I have enjoyed Trudy Rubin's articles for years and usually agree with her, but not the one on Wednesday ("Time to speak out on Iran"). With a president overwhelmed with problems and a country overwhelmed with debt, we cannot afford to try to police yet another country in the Middle East, or anywhere else, for that matter.

President Obama must spend whatever time he has available on the economic problems of our own country. Let other governments fend for themselves awhile.

Conrad J. Fowler

Blue Bell

Presidents must

be realistic

Tony Auth's cartoon ("B. Obama, Blacksmith, Swords & Plowshares," Sunday) expressed the essential pragmatism of President Obama's foreign policy as opposed to his alleged philosophy of "engagement."

Under putative tough-guy Ronald Reagan, we traded arms to Iran to secure the release of American hostages, i.e., we abandoned a principle to achieve a humanitarian end.

The theorist Clausewitz recommended pursuing attainable results. Certain enemies can be defeated, others weakened, while a third category has to be simply watched and allowed for. Obama, given our finite resources and unique challenges, shouldn't be pigeonholed as a "softy."

James Miles

Collingdale

jxxphilly@gmail.com

Popular films

and stereotypes

Melissa Harris-Lacewell opines that movies like Precious propagate stereotypes about black women in society ("The troubling distortions of black motherhood," Sunday).

My question to Harris-Lacewell is, why then do African American actresses Mo'Nique, Gabourey Sidibe, Paula Patton, Sherri Shepherd, and others agree to star in these movies? Why does African American film director Lee Daniels direct them?

Most important, why does African American Oprah Winfrey produce them?

Hannah Dougherty Campbell

Havertown

An insult

most elemental

In a commentary ("Quest for 15 minutes has grown dangerous," Dec. 9), author Gary Frisch characterizes much of today's television programming as the "Leaden Age" of television, as contrasted with the "Golden Age" of the 1950s.

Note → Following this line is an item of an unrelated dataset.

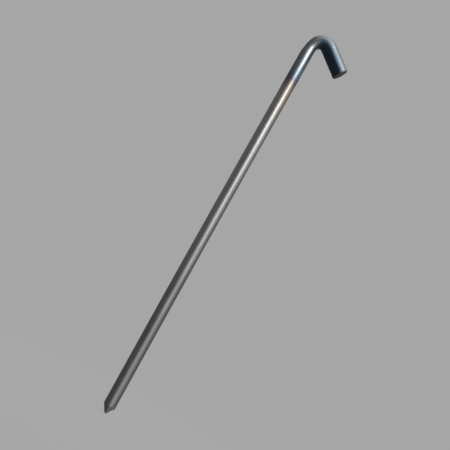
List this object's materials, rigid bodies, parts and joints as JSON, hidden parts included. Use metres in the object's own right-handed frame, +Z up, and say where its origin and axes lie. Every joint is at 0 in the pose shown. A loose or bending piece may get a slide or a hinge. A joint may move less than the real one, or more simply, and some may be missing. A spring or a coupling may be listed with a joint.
{
  "type": "tent stake",
  "caption": "Round steel bar with a blunt conical point at its foot and a tight open hook at its head, driven into the ground to hold a guy line or a tent loop.",
  "frame": {"origin": "on the shank's axis at the ground line of a driven stake, a little below the hook's mouth", "axes": "+Z up along the shank from point to hook, +X from the shank towards the hook's leg, hook in the XZ plane"},
  "size_m": [0.0373, 0.0106, 0.3184],
  "materials": {
    "bright_steel": "bright drawn steel, heat-tinted towards the hook"
  },
  "bodies": {
    "root": {"stake_rod": "bright_steel"}
  },
  "joints": []
}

That characterization is a profound insult to a hardworking, sincere, and underappreciated element - lead - and to its immediate family in the periodic table. An apology is in order.

Dick Carroll

Philadelphia

Favoritism

by school district

Annette John-Hall hit the nail on the head with her column on the weak response of Superintendent Arlene Ackerman to violence at South Philadelphia High School ("Weak response from Ackerman to beatings," Friday). This problem will be impossible to solve as long as the superintendent continues to show favoritism to African American students and teachers.

My wife, a teacher for 28 years, recently resigned from the school district in part because of her perception that Ackerman has displayed many instances of prejudice against white teachers, a perception that is shared by most of her colleagues.

My wife has had chairs thrown at her, has had a student threatened by another who brought in a knife, and has been punched innumerable times by third graders. But, according to Ackerman's policies, the children and their parents rule; thus, nothing is done.